DIRECTION:
Print, exactly as they stand, the lines from the start of the listing to the line containing "SHOCK_AXIS, mat, frame, **extra)", inclusive.

◆ ◆ ◆ ◆

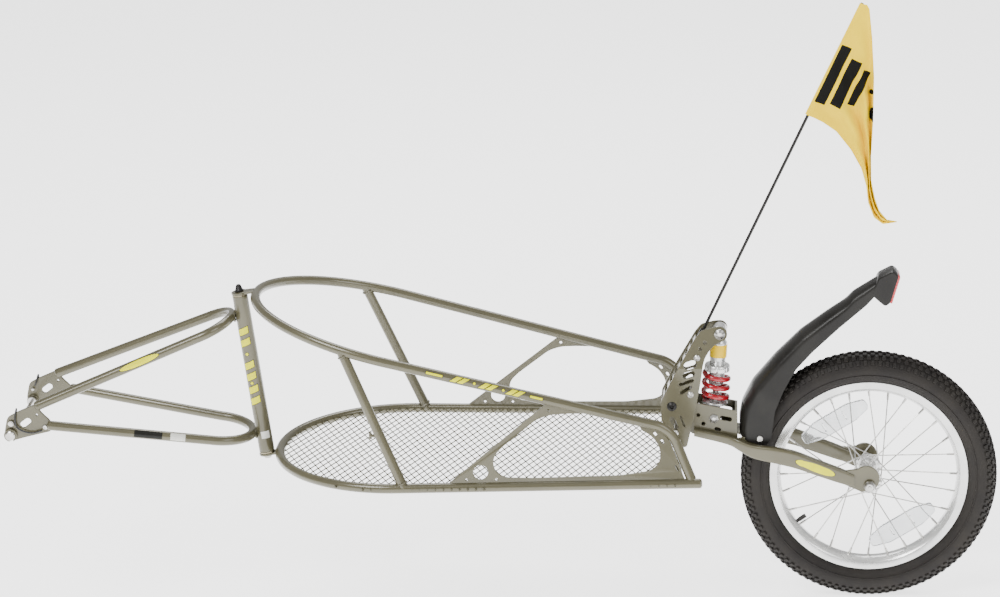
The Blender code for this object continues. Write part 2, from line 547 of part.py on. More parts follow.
def build_fender():
    crown = [(1.1675, -0.027), (1.1675, 0.000), (1.1715, 0.022), (1.188, 0.055), (1.224, 0.098)]
    crown += [(1.265, 0.139), (1.307, 0.170), (1.338, 0.191), (1.349, 0.203), (1.384, 0.225), (1.394, 0.230)]
    skirt = [(1.384, 0.200), (1.369, 0.184), (1.328, 0.150), (1.285, 0.111), (1.258, 0.082)]
    skirt += [(1.238, 0.046), (1.225, 0.013), (1.220, -0.024), (1.212, -0.034)]
    inner = [(1.150, -0.060), (1.1700, -0.060), (1.1700, 0.000), (1.1740, 0.021), (1.1905, 0.0535)]
    inner += [(1.226, 0.0960), (1.267, 0.1368), (1.3085, 0.1675), (1.3395, 0.1885), (1.3505, 0.2005)]
    inner += [(1.3920, 0.2265), (1.420, 0.200), (1.420, -0.060)]
    screw = circle(*FENDER_SCREW, 0.0027, 8)
    channel("fender", crown + skirt, inner, [screw], FENDER_HALF, FENDER_WALL, BLACK, ARM)
    for side, sign in SIDES:
        head = FENDER_HALF + GAP
        outline = [(0.0312, 0), (0.0312, 0.0023), (head, 0.0023), (head, 0.0050), (head + 0.002, 0.0042)]
        turned(f"fender_screw_{side}", outline + [(head + 0.002, 0)],
               Vector((FENDER_SCREW[0], 0, FENDER_SCREW[1])), (0, sign, 0), STEEL, ARM, steps=12)
    housing = [(1.3975, 0.2320), (1.4140, 0.2395), (1.4190, 0.2330), (1.4045, 0.1835), (1.3985, 0.1780)]
    housing += [(1.3875, 0.1880)]
    plate("reflector_housing", [housing], -0.0250, 0.0250, BLACK, ARM)
    lens = [(1.4193, 0.2330), (1.4230, 0.2300), (1.4085, 0.1810), (1.4048, 0.1835)]
    plate("reflector_lens", [lens], -0.0225, 0.0225, RED_LENS, ARM)


# ---------------------------------------------------------------- shock absorber
SHOCK_AXIS = (SHOCK_LOW - SHOCK_TOP).normalized()
SHOCK_LEN = (SHOCK_LOW - SHOCK_TOP).length
EYE_R, EYE_BORE, EYE_HALF = 0.0115, 0.0046, 0.012
BODY_R, BODY_END, ROD_R = 0.0125, 0.0880, 0.0050
COLLAR_AT, SPRING_AT, SPRING_END = 0.0560, 0.0703, 0.1140
WIRE_R, COIL_R, COILS = 0.0037, 0.0190, 3.6


def on_shock(name, outline, mat, frame, **extra):
    return turned(name, outline, SHOCK_TOP, SHOCK_AXIS, mat, frame, **extra)


def shock_eye(obj, centre, frame):
    """Join the eye that a bolt goes through, then drill it."""
    block = [(-EYE_HALF, 0), (-EYE_HALF, EYE_R), (EYE_HALF, EYE_R), (EYE_HALF, 0)]
    combine(obj, turned(obj.name + "_eye", block, centre, (0, 1, 0), ALLOY, frame, cutter=True), "UNION")
    drill = [(-0.02, 0), (-0.02, EYE_BORE), (0.02, EYE_BORE), (0.02, 0)]
    combine(obj, turned(obj.name + "_drill", drill, centre, (0, 1, 0), ALLOY, frame, cutter=True),
            "DIFFERENCE")


def build_shock():
    body = [(0.006, 0), (0.006, 0.0080), (0.018, 0.0135), (0.044, 0.0135), (0.048, BODY_R)]
    body += [(BODY_END, BODY_R), (BODY_END, ROD_R + GAP), (0.026, ROD_R + GAP), (0.026, 0)]
    shock_eye(on_shock("shock_body", body, ALLOY, SHOCK), SHOCK_TOP, SHOCK)
    ring = [(COLLAR_AT, BODY_R + GAP), (COLLAR_AT, 0.0205), (COLLAR_AT + 0.010, 0.0205)]
    on_shock("preload_collar", ring + [(COLLAR_AT + 0.010, BODY_R + GAP)], ALLOY, SHOCK, ring=True)
    seat = SHOCK_LEN - 0.0215
    rod = [(0.045, 0), (0.045, ROD_R), (0.105, ROD_R), (0.106, 0.0095), (0.113, 0.0095), (0.114, ROD_R)]
    rod += [(seat, ROD_R), (seat, 0.0205), (seat + 0.0035, 0.0205), (seat + 0.0045, 0.0090)]
    shock_eye(on_shock("shock_shaft", rod + [(SHOCK_LEN - 0.004, 0.0090), (SHOCK_LEN - 0.004, 0)], ALLOY, SHAFT),
              SHOCK_LOW, SHAFT)
    side = Vector((0, 1, 0))
    front = side.cross(SHOCK_AXIS)
    per_turn = 11
    count = round(COILS * per_turn)
    wire = []
    for i in range(count + 1):
        turn = 2 * math.pi * i / per_turn
        along = SPRING_AT + (SPRING_END - SPRING_AT) * i / count
        wire.append(SHOCK_TOP + SHOCK_AXIS * along + (side * math.cos(turn) + front * math.sin(turn)) * COIL_R)
    tube("shock_spring", wire, WIRE_R, RED_COAT, SHOCK)


# ---------------------------------------------------------------- wheel
def on_axle(name, outline, mat, frame, **extra):
    return turned(name, outline, WHEEL, (0, 1, 0), mat, frame, **extra)


def wheel_point(radius, angle, y=0.0):
    return WHEEL + Vector((radius * math.cos(angle), y, radius * math.sin(angle)))


def build_tyre_and_tube():
    outside = [(0, TYRE_R), (0.0110, 0.2038), (0.0205, 0.1975), (0.0258, 0.1860), (0.0255, 0.1740)]
    outside += [(0.0180, 0.1608), (0.0142, 0.1597), (0.0130, 0.1530)]
    inside = [(0.0095, 0.1530), (0.0115, 0.1595), (0.0205, 0.1700), (0.0225, 0.1800), (0.0195, 0.1915)]
    inside += [(0.0110, 0.1990), (0, 0.2005)]
    right = outside + inside
    left = [(-y, r) for y, r in reversed(right) if y > 0]
    on_axle("tyre", right + left, RUBBER, AXLE, steps=32, ring=True)
    ring = [(0.0178 * math.cos(a), 0.1787 + 0.0178 * math.sin(a)) for a in
            [2 * math.pi * i / 8 for i in range(8)]]
    inner = on_axle("inner_tube", ring, BLACK, AXLE, steps=28, ring=True)
    stem = [(0, 0), (0, 0.0036), (0.012, 0.0036), (0.014, 0.0030), (0.042, 0.0030), (0.042, 0)]
    valve = turned("valve_stem", stem, wheel_point(0.124, VALVE_ANGLE), wheel_point(1, VALVE_ANGLE) - WHEEL,
                   BLACK, AXLE, steps=10, cutter=True)
    combine(inner, valve, "UNION")


def build_rim():
    section = [(0.0085, RIM_IN), (0.0165, 0.1480), (0.0165, RIM_R), (0.0146, RIM_R), (0.0136, 0.1510)]
    section += [(0.0080, 0.1480), (-0.0080, 0.1480), (-0.0136, 0.1510), (-0.0146, RIM_R), (-0.0165, RIM_R)]
    section += [(-0.0165, 0.1480), (-0.0085, RIM_IN)]
    rim = on_axle("rim", section, ALLOY, AXLE, steps=36, ring=True)
    drill = [(0, 0), (0, 0.0042), (0.030, 0.0042), (0.030, 0)]
    hole = turned("valve_hole", drill, wheel_point(0.130, VALVE_ANGLE), wheel_point(1, VALVE_ANGLE) - WHEEL,
                  ALLOY, AXLE, steps=12, cutter=True)
    combine(rim, hole, "DIFFERENCE")


def build_hub():
    half = [(0.0445, 0.0052), (0.0445, 0.0100), (FLANGE_Y + 0.0016, 0.0115), (FLANGE_Y + 0.0015, FLANGE_R)]
    half += [(FLANGE_Y - 0.0015, FLANGE_R), (FLANGE_Y - 0.0025, 0.0130), (0.022, 0.0105)]
    section = half + [(-y, r) for y, r in reversed(half)]
    on_axle("hub_shell", section, ALLOY, AXLE, steps=18, ring=True)
    cone = [(0.0605, 0.0028), (0.0605, 0.0046), (0.0512, 0.0046), (0.0512, 0.0080), (0.0449, 0.0080)]
    cone += [(0.0449, 0.0046)]
    on_axle("hub_axle", cone + [(-y, r) for y, r in reversed(cone)], STEEL, ARM, steps=16, ring=True)
    rod = [(-0.0725, 0), (-0.0725, 0.0024), (0.0612, 0.0024), (0.0612, 0.0085), (0.0680, 0.0080), (0.0680, 0)]
    on_axle("skewer", rod, STEEL, ARM, steps=14)
    nut = [(-0.0608, 0.0027), (-0.0608, 0.0092), (-0.0640, 0.0092), (-0.0710, 0.0062), (-0.0710, 0.0027)]
    on_axle("qr_nut", nut, STEEL, ARM, steps=16, ring=True)


def build_lever():
    """The quick-release lever on the right, lying forwards along the leg."""
    lie = math.radians(158)
    shape = [(-0.0020, 0.0070), (0.0080, 0.0062), (0.030, 0.0045), (0.042, 0.0060), (0.046, 0.0030)]
    outline = [(s, -r) for s, r in shape] + [(s, r) for s, r in reversed(shape)]
    forward = Vector((math.cos(lie), 0, math.sin(lie)))
    upward = Vector((math.sin(lie), 0, -math.cos(lie)))
    base = WHEEL + Vector((0, LEVER_Y - 0.0020, 0))
    bm = plate_bm([outline], lambda u, v, w: base + forward * u + upward * v + Vector((0, w, 0)), 0.0040)
    attach("qr_lever", mesh_from(bm, "qr_lever", smooth=False), STEEL, LEVER)


def build_spokes(side, sign):
    """Fourteen spokes laced three-cross. They touch where they cross, which ties them together."""
    step = 2 * math.pi / SPOKES_A_SIDE
    sweep = CROSSES * step
    spokes = []
    for i in range(SPOKES_A_SIDE):
        start = i * step + (0 if sign < 0 else step / 2)
        lean = sweep if i % 2 == 0 else -sweep
        ends = [wheel_point(SPOKE_CIRCLE, start, sign * 0.0418),
                wheel_point(RIM_IN - 0.0020, start + lean, sign * 0.0030)]
        name = f"spokes_{side}" if i == 0 else f"spoke_{side}_{i}"
        spokes.append(bar(name, *ends, SPOKE_R, STEEL, AXLE, steps=5, cutter=i > 0))
    order = sorted(range(1, SPOKES_A_SIDE), key=lambda i: (i % 2 == 0, i))
    for i in order:
        combine(spokes[0], spokes[i], "UNION")


def build_wheel_reflectors():
    for label, angle in REFLECTOR_ANGLES:
        out = wheel_point(1, angle) - WHEEL
        along = Vector((0, 1, 0)).cross(out)
        middle = 0.104
        block = [(-0.058, -0.008), (-0.045, -0.013), (0.045, -0.013), (0.058, -0.008)]
        block += [(0.058, 0.008), (0.045, 0.013), (-0.045, 0.013), (-0.058, 0.008)]
        bm = plate_bm([block], lambda u, v, w: WHEEL + out * (middle + v) + along * u + Vector((0, w - 0.004, 0)),
                      0.008)
        name = f"wheel_reflector_{label}"
        attach(name, mesh_from(bm, name, smooth=False), CLEAR, AXLE)


# ---------------------------------------------------------------- the whole trailer
build_rails()
build_struts()
build_side_panels()
build_floor()
build_pivot()
build_fork()
build_mast()
build_flag()
build_arm()
build_fender()
build_shock()
build_tyre_and_tube()
build_rim()
build_hub()
build_lever()
for wheel_side, wheel_sign in SIDES:
    build_spokes(wheel_side, wheel_sign)
build_wheel_reflectors()
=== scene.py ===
# %% [markdown]
# # A single-wheel cargo trailer for a bicycle
# The trailer is a hoop-railed basket between a pivoting fork in front and a sprung wheel behind.
# The engineering model is loaded first. It fixes every place and size, and says what moves.
# Each lesson below makes one piece of the real object and hangs it on the body that carries it.

import math

import bmesh
import bpy
from mathutils import Matrix, Vector


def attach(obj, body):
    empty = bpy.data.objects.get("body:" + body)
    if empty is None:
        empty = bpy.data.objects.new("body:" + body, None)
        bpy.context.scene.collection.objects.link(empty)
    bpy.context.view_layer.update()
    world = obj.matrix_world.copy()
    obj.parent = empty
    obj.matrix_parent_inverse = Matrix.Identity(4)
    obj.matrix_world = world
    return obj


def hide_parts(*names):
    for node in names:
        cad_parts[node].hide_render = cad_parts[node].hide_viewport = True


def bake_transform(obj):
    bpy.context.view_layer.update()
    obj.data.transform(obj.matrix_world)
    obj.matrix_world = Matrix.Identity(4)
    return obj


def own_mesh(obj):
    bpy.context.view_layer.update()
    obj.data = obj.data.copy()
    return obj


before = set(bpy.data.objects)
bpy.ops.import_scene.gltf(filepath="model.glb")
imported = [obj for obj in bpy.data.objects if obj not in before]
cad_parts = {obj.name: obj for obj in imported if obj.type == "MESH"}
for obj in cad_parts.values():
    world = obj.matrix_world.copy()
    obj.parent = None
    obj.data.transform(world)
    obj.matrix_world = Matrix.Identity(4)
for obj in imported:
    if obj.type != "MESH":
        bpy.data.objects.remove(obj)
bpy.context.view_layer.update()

# %% [markdown]
# ## Camera, floor and light
# A product photograph like this uses a long lens a little above the object, a white sweep of
# paper, and large soft lamps. A long lens keeps the near and the far rail almost parallel.

# %% Camera
camera_data = bpy.data.cameras.new("camera")
camera_data.lens = 125.87
camera_data.sensor_width = 36.0
camera = bpy.data.objects.new("camera", camera_data)
camera_right = Vector((0.9972, 0.0698, -0.028)).normalized()
camera_back = Vector((0.0749, -0.9561, 0.2832)).normalized()
camera_up = camera_back.cross(camera_right).normalized()
turn = Matrix((camera_right, camera_up, camera_back)).transposed().to_4x4()
camera.matrix_world = Matrix.Translation((1.206, -5.348, 1.779)) @ turn
bpy.context.collection.objects.link(camera)
bpy.context.scene.camera = camera
print("lens", camera_data.lens)


# %% Floor and lamps
def set_inputs(node, **values):
    """Set a node's inputs by name. An underscore stands for a space."""
    for label, value in values.items():
        node.inputs[label.replace("_", " ")].default_value = value
    return node


def shader_of(mat):
    return mat.node_tree.nodes["Principled BSDF"]


def lamp(name, place, aim, size, power):
    data = bpy.data.lights.new(name, "AREA")
    data.size = size
    data.energy = power
    light = bpy.data.objects.new(name, data)
    light.location = place
    light.rotation_euler = (Vector(aim) - Vector(place)).to_track_quat("-Z", "Y").to_euler()
    bpy.context.collection.objects.link(light)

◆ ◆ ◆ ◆

TASK SOLUTION:
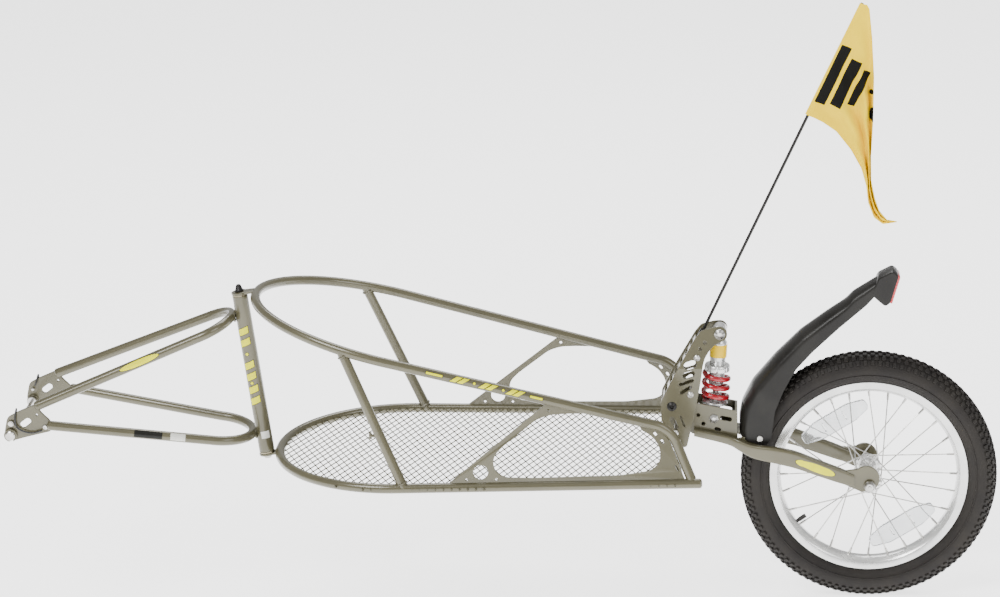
The Blender code for this object continues. Write part 2, from line 547 of part.py on. More parts follow.
def build_fender():
    crown = [(1.1675, -0.027), (1.1675, 0.000), (1.1715, 0.022), (1.188, 0.055), (1.224, 0.098)]
    crown += [(1.265, 0.139), (1.307, 0.170), (1.338, 0.191), (1.349, 0.203), (1.384, 0.225), (1.394, 0.230)]
    skirt = [(1.384, 0.200), (1.369, 0.184), (1.328, 0.150), (1.285, 0.111), (1.258, 0.082)]
    skirt += [(1.238, 0.046), (1.225, 0.013), (1.220, -0.024), (1.212, -0.034)]
    inner = [(1.150, -0.060), (1.1700, -0.060), (1.1700, 0.000), (1.1740, 0.021), (1.1905, 0.0535)]
    inner += [(1.226, 0.0960), (1.267, 0.1368), (1.3085, 0.1675), (1.3395, 0.1885), (1.3505, 0.2005)]
    inner += [(1.3920, 0.2265), (1.420, 0.200), (1.420, -0.060)]
    screw = circle(*FENDER_SCREW, 0.0027, 8)
    channel("fender", crown + skirt, inner, [screw], FENDER_HALF, FENDER_WALL, BLACK, ARM)
    for side, sign in SIDES:
        head = FENDER_HALF + GAP
        outline = [(0.0312, 0), (0.0312, 0.0023), (head, 0.0023), (head, 0.0050), (head + 0.002, 0.0042)]
        turned(f"fender_screw_{side}", outline + [(head + 0.002, 0)],
               Vector((FENDER_SCREW[0], 0, FENDER_SCREW[1])), (0, sign, 0), STEEL, ARM, steps=12)
    housing = [(1.3975, 0.2320), (1.4140, 0.2395), (1.4190, 0.2330), (1.4045, 0.1835), (1.3985, 0.1780)]
    housing += [(1.3875, 0.1880)]
    plate("reflector_housing", [housing], -0.0250, 0.0250, BLACK, ARM)
    lens = [(1.4193, 0.2330), (1.4230, 0.2300), (1.4085, 0.1810), (1.4048, 0.1835)]
    plate("reflector_lens", [lens], -0.0225, 0.0225, RED_LENS, ARM)


# ---------------------------------------------------------------- shock absorber
SHOCK_AXIS = (SHOCK_LOW - SHOCK_TOP).normalized()
SHOCK_LEN = (SHOCK_LOW - SHOCK_TOP).length
EYE_R, EYE_BORE, EYE_HALF = 0.0115, 0.0046, 0.012
BODY_R, BODY_END, ROD_R = 0.0125, 0.0880, 0.0050
COLLAR_AT, SPRING_AT, SPRING_END = 0.0560, 0.0703, 0.1140
WIRE_R, COIL_R, COILS = 0.0037, 0.0190, 3.6


def on_shock(name, outline, mat, frame, **extra):
    return turned(name, outline, SHOCK_TOP, SHOCK_AXIS, mat, frame, **extra)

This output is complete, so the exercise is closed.